また、5G回線経由の通信は「遅延」が少ないことも特徴の一つになっています。現在、この特徴を有効活用できるネットサービスは少ないのですが、タイミングがシビアなゲームなどで有利に働く可能性は高いです。
mineoの5G回線対応のオプションは無料で追加可能なのですから、この際、一緒に付けておくというのが良い選択になるはずです。
閑話 ~5Gと5G~
いまだに時々、「5G」の意味で取り違えがあるようですので、定義を念のためきちんとまとめておきます。
「携帯電話回線」「モバイルネットワーク」の5Gは、「第5世代=5th Generation」の略です。4Gは第4世代ですね。
4Gは元々は3G LTE(第3世代の長期改善施策:3rd Generation Longterm Evolusion)だったものが事実上の昇格扱いになったものです。某社のブランドネームで「4G LTE」という表記がありましたが、厳密に言葉の意味だけを考えると4G LTE≒5Gになってしまいます。(国際規格上4GのLTEが検討されたことはありません)
ちょっと脱線しました。
携帯電話回線の5Gと結構混同されるようなのが、「Wi-Fiの5G(Hz)」通信です。

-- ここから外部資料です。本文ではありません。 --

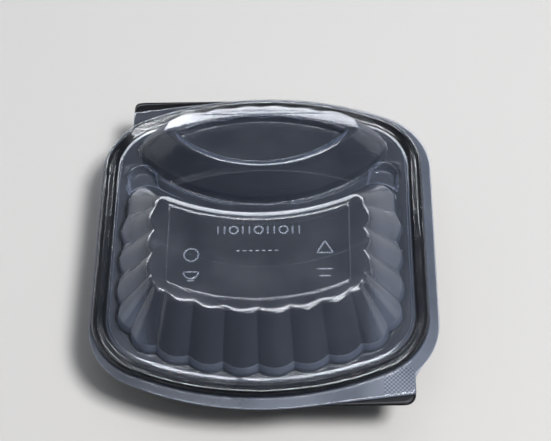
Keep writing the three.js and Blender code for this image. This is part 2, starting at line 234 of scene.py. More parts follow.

こちらはWi-Fiルーター・Wi-Fiアクセスポイントとの間の通信で使う電波の周波数の「5GHz(ギガヘルツ)」ですのでお間違いなきよう。
Wi-Fi側の5GHz通信は「Wi-Fi 5(IEEE802.11ac)」から利用出来るようになりました。様々な改善により大幅に通信速度が上がっているのが特徴です。また、従来の2.4GHzの電波での通信より、様々な機器の出す電波との干渉が少なく切断トラブルが少ないのも大きなメリットです。
2.4GHzの電波はBluetoothや無線マウス、キーボードで使われていますし、電子レンジの出すマイクロウェーブも周波数が近いです。それぞれ干渉して通信の安定性を落とします。
まとめ
格安SIMサービスでも5G回線の展開が進んでいます。mineoでは5Gオプションが無償化されるなど、MVNOとしても5G移行を後押しする動きになっているようです。
今後登場する新しい端末は基本5G回線対応のものばかりになるはずですし、キャリア側の電波の使い方も5G移行が進みます。現在4G専用で使われている電波も5G転用が進むことが決まっています。
現在大きなメリットがないとしても無償で利用可能なオプションですから、「ついでに付けておこう」ぐらいの気持ちで気楽に利用してしまうのがいいかもしれませんね。